Excerpt. The Death Wizard Chronicles. Book One


The Death Wizard Chronicles
Book One
The Pit
Melvin, Jim
ISBN 13: 978-1-897381-47-2


Paperback; perfect bound; 5.5 x 8.5


Sample Excerpt, © Rain Publishing Inc.


Prologue
Such darkness, he had never known. In all the centuries of his long life, the wizard had never felt anything as loathsome as this. Torturous days and weeks lay behind, endless horror ahead. He was helpless in the grip of an eternal doom.
For a millennium, he had freely roamed the planet Triken, using his prodigious powers to unite the forces of good. But now a sorcerer held him captive in a pit bored into the solid rock of a frozen mountain. Beyond the walls of his prison, a war soon would take place that would dwarf all others. An evil had arisen that threatened not just Triken but the fabric that held together the universe. Only the wizard could stop it. But first, he had to survive.
The pit was two hundred cubits deep but only three cubits in diameter. The prisoner lay curled at its bottom like a snake in a well. Fetid dankness swirled about him, creeping in and out of his nostrils as he breathed. A chill like no other clung to his body, freezing his heart.
All he had left were his memories, which provided his only relief from the relentless blackness. He immersed himself in them, focusing on the past rather than the present. Doing this went against all that he held true. But it kept him sane.
For a fraction of a moment. And another. And another …
Monster
1
In his mind, the Death-Knower wizard replayed what had led to this hideous imprisonment. He fled from the pit into a land of fresh air and sunlight where courage and hope were real, where he could once again become what he remembered himself to be.
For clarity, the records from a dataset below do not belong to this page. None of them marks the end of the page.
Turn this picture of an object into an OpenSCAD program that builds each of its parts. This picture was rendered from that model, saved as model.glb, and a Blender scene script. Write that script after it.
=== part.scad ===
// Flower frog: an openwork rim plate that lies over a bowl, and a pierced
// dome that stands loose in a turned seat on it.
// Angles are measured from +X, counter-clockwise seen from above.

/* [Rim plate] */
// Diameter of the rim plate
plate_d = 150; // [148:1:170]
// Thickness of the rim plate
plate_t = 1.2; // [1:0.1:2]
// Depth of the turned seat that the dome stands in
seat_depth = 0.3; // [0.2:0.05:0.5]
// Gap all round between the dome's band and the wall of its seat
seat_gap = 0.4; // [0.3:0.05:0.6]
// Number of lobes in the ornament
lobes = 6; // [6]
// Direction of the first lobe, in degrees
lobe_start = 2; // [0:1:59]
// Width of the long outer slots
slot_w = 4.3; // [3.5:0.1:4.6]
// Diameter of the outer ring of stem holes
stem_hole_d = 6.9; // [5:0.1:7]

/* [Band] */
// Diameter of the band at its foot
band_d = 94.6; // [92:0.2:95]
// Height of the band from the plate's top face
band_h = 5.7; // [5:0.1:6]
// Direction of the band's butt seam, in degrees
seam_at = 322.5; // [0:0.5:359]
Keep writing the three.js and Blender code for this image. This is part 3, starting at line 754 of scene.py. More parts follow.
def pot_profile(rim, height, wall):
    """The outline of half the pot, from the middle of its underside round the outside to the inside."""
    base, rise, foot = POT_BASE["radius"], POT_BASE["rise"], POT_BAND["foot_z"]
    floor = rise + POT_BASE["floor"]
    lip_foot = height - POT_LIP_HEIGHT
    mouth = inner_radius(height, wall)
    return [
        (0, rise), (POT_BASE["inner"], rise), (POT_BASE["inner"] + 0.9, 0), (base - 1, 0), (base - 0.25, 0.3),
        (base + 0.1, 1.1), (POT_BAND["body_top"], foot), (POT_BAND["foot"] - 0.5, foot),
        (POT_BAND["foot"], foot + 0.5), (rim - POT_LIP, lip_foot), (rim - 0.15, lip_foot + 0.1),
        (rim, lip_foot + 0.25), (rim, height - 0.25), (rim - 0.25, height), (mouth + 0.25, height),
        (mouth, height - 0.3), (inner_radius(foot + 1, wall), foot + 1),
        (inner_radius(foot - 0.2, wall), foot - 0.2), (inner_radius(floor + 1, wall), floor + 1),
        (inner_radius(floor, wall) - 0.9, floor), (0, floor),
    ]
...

He was Torg, king of the Tugars, the mystical warriors of the Great Desert, and he led the free people of Triken against Invictus, a sorcerer who threatened to engulf the world in darkness as terrible as the pit.
Seventy-two days before, Torg and twenty Asēkhas — the Tugars of highest rank — had set out from their encampment on the western edge of Tējo, the Great Desert. As dawn approached, they walked across a dry ravine strewn with crumbled rock, their long strides barely disturbing the loose ground. Few living things were aware of their presence. A tiny elf owl, hopping from stone to stone in search of beetles, never saw them pass, though its yellow eyes were clever and keen.
Many believed that Tugars were magicians capable of invisibility. Others thought them to be gods who were immortal in battle. Tugars believed invisibility was a state of mind: silence the mind and the body became difficult to see. As for their perceived invincibility, Tugars trained under the guidance of Vasi masters for fifty years before becoming a warrior. No greater fighters had ever existed.
In the fiery heat of late summer, the small band continued westward for three days, traveling twenty-five leagues across the rocky wasteland called Barranca, which partially encircled the Great Desert. At dusk of the third day, Torg and the Asēkhas finally passed through the wastes and into lowland choked with scrub. They scrambled over creosote bushes that stank like skunks and strode past giant sagebrush that stood thirty spans tall. If the task before them had not been so crucial, the Tugars would have stopped and collected parts of both plants, which they used for medicines, dyes, and to weave hats and bags.
They camped that night in a remote hollow that was a three-day march from their destination: a city called Dibbu-Loka, the realm of the noble ones. All was quiet and the Asēkhas slept, except for Torg and one other. The pair stood together on a nearby hillock — two imposing figures dressed in black. Curved swords hung at their hips.
“Lord, is your mind set?’’ said Chieftain Asēkha-Kusala, the most powerful Tugar in the world besides Torg. “Must you join us on this mission? Your people need you more than does our small company.”
The wizard stood with his back to Kusala, staring at the golden orb in the night sky. For the past several months the full moon had called to his heart in a confounding manner. He ached when he looked at it, a sensation that was sweet and sour — though he did not understand why he had begun to feel this way; it was so unlike him. Still, he recognized this puzzling development as far too powerful and persistent to be dismissed as mere imagination.
“My mind is set,” said Torg, his black, shoulder-length hair swirling in the breeze. “I am a Death-Knower, Kusala. I have lived for a millennium; yet I have died a thousand times. The paradox makes me wise. Do you doubt it? You have been at my side for centuries. Do you doubt me?”